— DIRECTION —
Lift out, unaltered, the lines of the material below between the line holding "const daybed = new THREE.Group();" and the line holding "obj.data.transform(obj.matrix_world)", counting both.

— SUPPLIED MATERIAL —
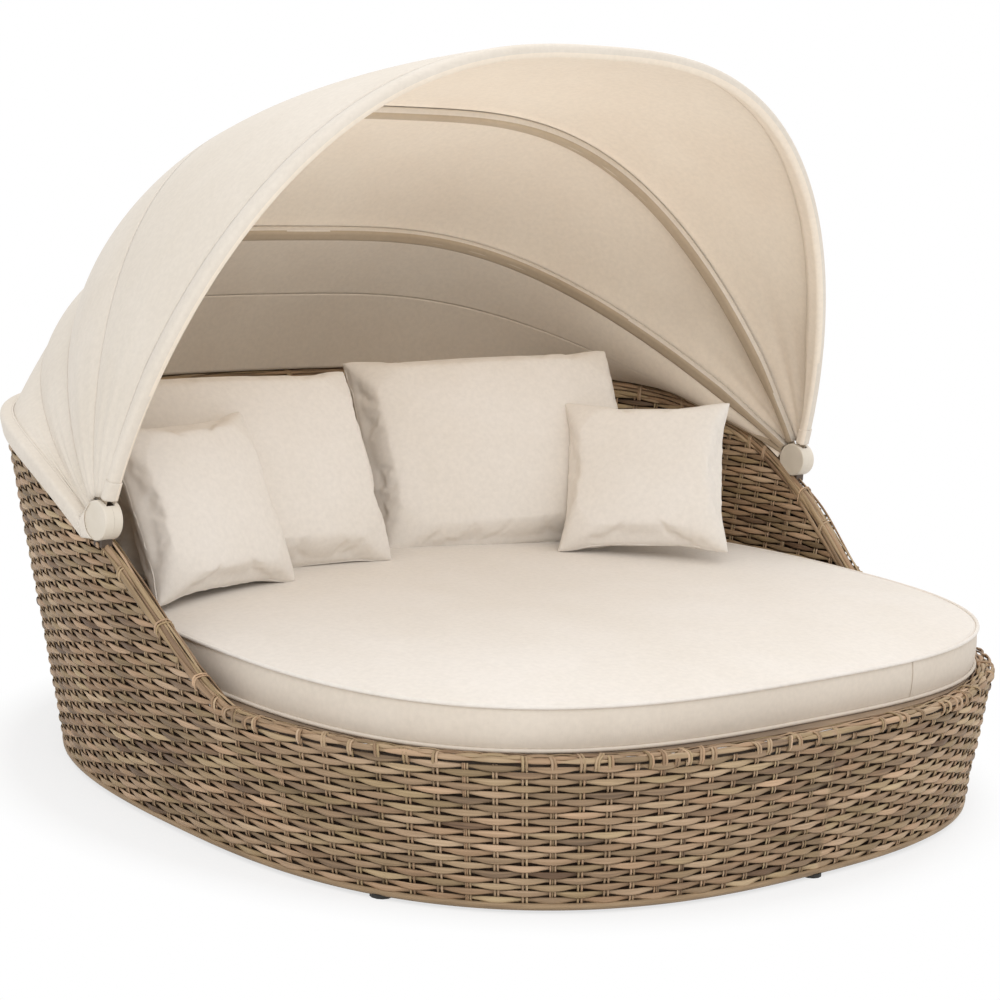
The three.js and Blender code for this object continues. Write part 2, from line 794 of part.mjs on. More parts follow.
// The rear hem lies over the border's outer edge, from hub to hub round the back
function rearHem() {
  const turns = ringTurns.filter((turn) => turn >= hemTurn && turn <= Math.PI - hemTurn);
  const grid = (grow) => turns.map((turn) => [
    rimPoint(turn, grow, -rearHemDrop),
    rimPoint(turn, grow, -borderRound + grow / 2),
    rimPoint(turn, -2 * borderRound + grow / 2, grow),
    rimPoint(turn, -rearHemTop, rearHemLift + grow),
  ]);
  return sheetBody(grid(gap + clothThickness), grid(gap));
}

// Cushions

function cushionPoint(turn, inset, height) {
  const across = Math.cos(turn);
  const along = Math.sin(turn);
  const isFront = along < 0;
  const power = 2 / (isFront ? cushionFrontRoundness : cushionBackRoundness);
  const depth = (isFront ? cushionFrontDepth : cushionBackDepth) - inset;
  return new THREE.Vector3(
    (cushionHalfWidth - inset) * Math.sign(across) * Math.abs(across) ** power,
    depth * Math.sign(along) * Math.abs(along) ** power - cushionForward,
    height,
  );
}

// A boxed cushion: piping round both edges, sides that draw in beside it, and a crown on top
function seatCushion() {
  const bottom = cushionBottom;
  const top = bottom + cushionSide;
  const middle = (bottom + top) / 2;
  const crownAt = (inset) => cushionCrown * (1 - (1 - inset / cushionHalfWidth) ** 3);
  const crownRing = (inset) => [inset, top + crownAt(inset)];
  const profile = [
    [4 * cushionCorner, bottom],
    [cushionPiping, bottom + cushionPiping / 2],
    [0, bottom + cushionPiping],
    [cushionPiping, bottom + 2 * cushionPiping],
    [cushionPiping - cushionSideSwell, middle],
    [cushionPiping, top - 2 * cushionPiping],
    [0, top - cushionPiping],
    [cushionPiping, top - cushionPiping / 2],
    crownRing(2 * cushionCorner),
    crownRing(cushionHalfWidth / 6),
    crownRing(cushionHalfWidth / 2),
  ];
  const rings = profile.map(([inset, height]) => ringTurns.map((turn) => cushionPoint(turn, inset, height)));
  const centre = (height) => new THREE.Vector3(0, -cushionForward, height);
  return polarBody(centre(bottom), rings, centre(top + cushionCrown));
}

// A stuffed pillow: full in the middle, thin at the seam, sides drawn in between the corners
const pillowCells = 10;
function pillow({ width, height, thickness, drawIn }) {
  const eased = shares(pillowCells).map((share) => Math.sin((share - 1 / 2) * Math.PI));
  const place = (u, v, face) => new THREE.Vector3(
    u * (width / 2 - drawIn * (1 - v * v)),
    v * (height / 2 - drawIn * (1 - u * u)),
    face * (thickness / 2) * Math.sqrt(Math.max(0, (1 - u * u) * (1 - v * v))) ** (3 / 4),
  );
  const positions = [];
  const addFace = (face) => {
    for (let row = 0; row < pillowCells; row += 1) {
      for (let column = 0; column < pillowCells; column += 1) {
        const [u, nextU, v, nextV] = [eased[row], eased[row + 1], eased[column], eased[column + 1]];
        const corners = [place(u, v, face), place(nextU, v, face), place(nextU, nextV, face), place(u, nextV, face)];
        const [a, b, c, d] = face > 0 ? corners : corners.reverse();
        positions.push(...flatten([a, b, c, a, c, d]));
      }
    }
  };
  addFace(1);
  addFace(-1);
  const geometry = new THREE.BufferGeometry();
  geometry.setAttribute('position', new THREE.Float32BufferAttribute(positions, 3));
  const merged = mergeVertices(geometry, gap / 10);
  merged.computeVertexNormals();
  return merged;
}

function pillowPlace({ size, placeShares: [across, behind, up] }) {
  const meanThickness = (largePillowThickness + smallPillowThickness) / 2;
  return new THREE.Vector3(
    across * largePillowWidth,
    pillowRowShare * cushionBackDepth + behind * meanThickness,
    cushionBottom + cushionSide + cushionCrown + up * size.height,
  );
}

// Assembly

function mesh(name, geometry, material) {
  const part = new THREE.Mesh(geometry, material);
  part.name = name;
  return part;
}

const sides = [['left', -1], ['right', 1]];

function frame() {
  const group = new THREE.Group();
  for (const [side, sign] of sides) {
    group.add(mesh(`floor_ring_${side}`, floorTube(sign), frameFinish));
  }
  group.add(mesh('seat_ring', seatRing(), frameFinish));
  group.add(mesh('top_rail', railRing(tubeRadius), frameFinish));
  group.add(mesh('seat_beam', seatBeam(), frameFinish));
  for (let index = 0; index < slatCount; index += 1) {
    group.add(mesh(`seat_slat_${index + 1}`, slat(index), frameFinish));
  }
  for (const [where, turn] of Object.entries(postTurns)) {
    for (const [side, sign] of sides) {
      group.add(mesh(`${where}_post_${side}`, post(sign > 0 ? turn : Math.PI - turn), frameFinish));
    }
  }
  const footCount = 6;
  loopShares(footCount).forEach((share, index) => {
    const pad = mesh(`foot_${index + 1}`, foot(), plasticFinish);
    const spot = shellPoint(share * fullTurn + quarterTurn / 3, 0, tubeOutset);
    pad.position.set(spot.x, spot.y, 0);
    group.add(pad);
  });
  return group;
}

function wovenShell() {
  const group = new THREE.Group();
  group.add(mesh('wicker_outer_skin', outerSkin(), wickerFinish));
  group.add(mesh('wicker_border', borderRing(), wickerFinish));
  group.add(mesh('wicker_inner_skin', innerSkin(), wickerFinish));
  group.add(mesh('wicker_seat_deck', seatDeck(), wickerFinish));
  return group;
}

function hub(side, sign) {
  const group = new THREE.Group();
  group.position.x = sign * hubX;
  group.add(mesh(`hub_clevis_${side}`, hubClevis(sign), hubFinish));
  group.add(mesh(`hub_cover_inner_${side}`, hubCover(-sign), hubFinish));
  group.add(mesh(`hub_cover_outer_${side}`, hubCover(sign), hubFinish));
  const bolt = mesh(`hub_bolt_${side}`, hubBolt(), steelFinish);
  const nut = mesh(`hub_nut_${side}`, hubNut(), steelFinish);
  const washers = [1, 2, 3].map((number) => {
    const ring = mesh(`hub_washer_${side}_${number}`, washer(), plasticFinish);
    ring.position.x = (number - bowCount / 2) * tangPitch;
    return ring;
  });
  group.add(bolt, nut, ...washers);
  return group;
}

// Everything that is measured from the hub axis
function canopy() {
  const group = new THREE.Group();
  group.position.set(0, hubBehindWidestLine, hubZ);
  for (const [side, sign] of sides) group.add(hub(side, sign));
  for (const bow of bows) {
    const arch = new THREE.Group();
    arch.rotation.x = bowTilt(bow);
    arch.add(mesh(`${bow.name}_bow`, bowBody(bow), hubFinish));
    const wrap = bow === frontBow
      ? mesh('canopy_front_hem', frontHem(), canopyFinish)
      : mesh(`${bow.name}_bow_sleeve`, sleeve(bow), canopyFinish);
    arch.add(wrap);
    group.add(arch);
  }
  const atBow = () => 0;
  const overBow = () => seamLift;
  const frontLine = seamLine(frontBow, (station) => seamLift - hemDropAt(station), hemWidthAt);
  const secondLine = seamLine(secondBow, overBow, atBow);
  const thirdLine = seamLine(thirdBow, overBow, atBow);
  const rearLine = seamLine(rearBow, overBow, atBow);
  const shellLine = rimLine(rearLine.length - 1);
  group.add(mesh('canopy_panel_front', panel(frontLine, secondLine, frontBillow), canopyFinish));
  group.add(mesh('canopy_panel_middle', panel(secondLine, thirdLine, middleBillow), canopyFinish));
  group.add(mesh('canopy_panel_back', panel(thirdLine, rearLine, backBillow), canopyFinish));
  group.add(mesh('canopy_panel_rear', panel(rearLine, shellLine, rearBillow), canopyFinish));
  return group;
}

function softGoods() {
  const group = new THREE.Group();
  group.add(mesh('seat_cushion', seatCushion(), cushionFinish));
  for (const item of pillows) {
    const part = mesh(item.name, pillow(item.size), cushionFinish);
    part.position.copy(pillowPlace(item));
    part.rotation.set(...item.tilt.map(radians), 'ZYX');
    group.add(part);
  }
  return group;
}

// The origin lies under the middle of the outline, so the widest line stands a little before it
const frontReach = shellPoint(-quarterTurn, frontRimHeight - borderRound, 0).y;
const hemReach = gap + clothThickness;
const backReach = rimPoint(quarterTurn, hemReach, -borderRound + hemReach / 2).y;

const daybed = new THREE.Group();
daybed.position.y = -(frontReach + backReach) / 2;
daybed.add(frame(), wovenShell(), canopy(), mesh('canopy_rear_hem', rearHem(), canopyFinish), softGoods());

export default daybed;
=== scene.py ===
import json
import math
import bpy
import numpy as np
from mathutils import Matrix, Vector, noise


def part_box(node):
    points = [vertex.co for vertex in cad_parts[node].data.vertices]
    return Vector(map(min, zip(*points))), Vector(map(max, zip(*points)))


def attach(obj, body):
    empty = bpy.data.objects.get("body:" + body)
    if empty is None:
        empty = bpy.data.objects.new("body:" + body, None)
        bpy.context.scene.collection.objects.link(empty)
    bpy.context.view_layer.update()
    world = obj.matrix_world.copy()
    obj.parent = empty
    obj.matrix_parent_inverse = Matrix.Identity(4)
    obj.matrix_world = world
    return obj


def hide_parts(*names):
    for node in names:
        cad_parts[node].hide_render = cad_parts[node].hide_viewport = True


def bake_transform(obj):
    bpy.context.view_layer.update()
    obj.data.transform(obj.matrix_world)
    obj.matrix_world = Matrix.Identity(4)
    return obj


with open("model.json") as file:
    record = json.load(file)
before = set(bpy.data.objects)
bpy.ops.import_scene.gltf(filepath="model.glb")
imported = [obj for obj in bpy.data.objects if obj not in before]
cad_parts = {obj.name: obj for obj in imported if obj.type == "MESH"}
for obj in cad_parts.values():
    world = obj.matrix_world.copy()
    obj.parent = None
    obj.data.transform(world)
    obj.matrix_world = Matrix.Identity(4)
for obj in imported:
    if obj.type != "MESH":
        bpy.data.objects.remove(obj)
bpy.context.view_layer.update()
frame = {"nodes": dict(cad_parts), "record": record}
bpy.ops.object.select_all(action="DESELECT")
mm = 0.001
print("frame loaded")

# Camera, at the photograph's viewing angle

view = dict(
    target=(-0.129, -0.1335, 0.617),
    distance=5.267,
    azimuth=-41.681,
    elevation=9.998,
    roll=-3.491,
    lens=88.14,
    sensor=36.0,
)


def addCamera():
    azimuth, elevation = math.radians(view["azimuth"]), math.radians(view["elevation"])
    back = Vector((
        math.sin(azimuth) * math.cos(elevation),
        -math.cos(azimuth) * math.cos(elevation),
        math.sin(elevation),
    ))
    level = Vector((math.cos(azimuth), math.sin(azimuth), 0))
    up = back.cross(level)
    roll = math.radians(view["roll"])
    right = level * math.cos(roll) - up * math.sin(roll)
    top = level * math.sin(roll) + up * math.cos(roll)
    bpy.ops.object.camera_add()
    camera = bpy.context.object
    camera.name = "photoCamera"
    camera.data.lens = view["lens"]
    camera.data.sensor_width = view["sensor"]
    turn = Matrix((right, top, back)).transposed().to_4x4()
    camera.matrix_world = Matrix.Translation(Vector(view["target"]) + back * view["distance"]) @ turn
    bpy.context.scene.camera = camera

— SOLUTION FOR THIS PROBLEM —
const daybed = new THREE.Group();
daybed.position.y = -(frontReach + backReach) / 2;
daybed.add(frame(), wovenShell(), canopy(), mesh('canopy_rear_hem', rearHem(), canopyFinish), softGoods());

export default daybed;
=== scene.py ===
import json
import math
import bpy
import numpy as np
from mathutils import Matrix, Vector, noise


def part_box(node):
    points = [vertex.co for vertex in cad_parts[node].data.vertices]
    return Vector(map(min, zip(*points))), Vector(map(max, zip(*points)))


def attach(obj, body):
    empty = bpy.data.objects.get("body:" + body)
    if empty is None:
        empty = bpy.data.objects.new("body:" + body, None)
        bpy.context.scene.collection.objects.link(empty)
    bpy.context.view_layer.update()
    world = obj.matrix_world.copy()
    obj.parent = empty
    obj.matrix_parent_inverse = Matrix.Identity(4)
    obj.matrix_world = world
    return obj


def hide_parts(*names):
    for node in names:
        cad_parts[node].hide_render = cad_parts[node].hide_viewport = True


def bake_transform(obj):
    bpy.context.view_layer.update()
    obj.data.transform(obj.matrix_world)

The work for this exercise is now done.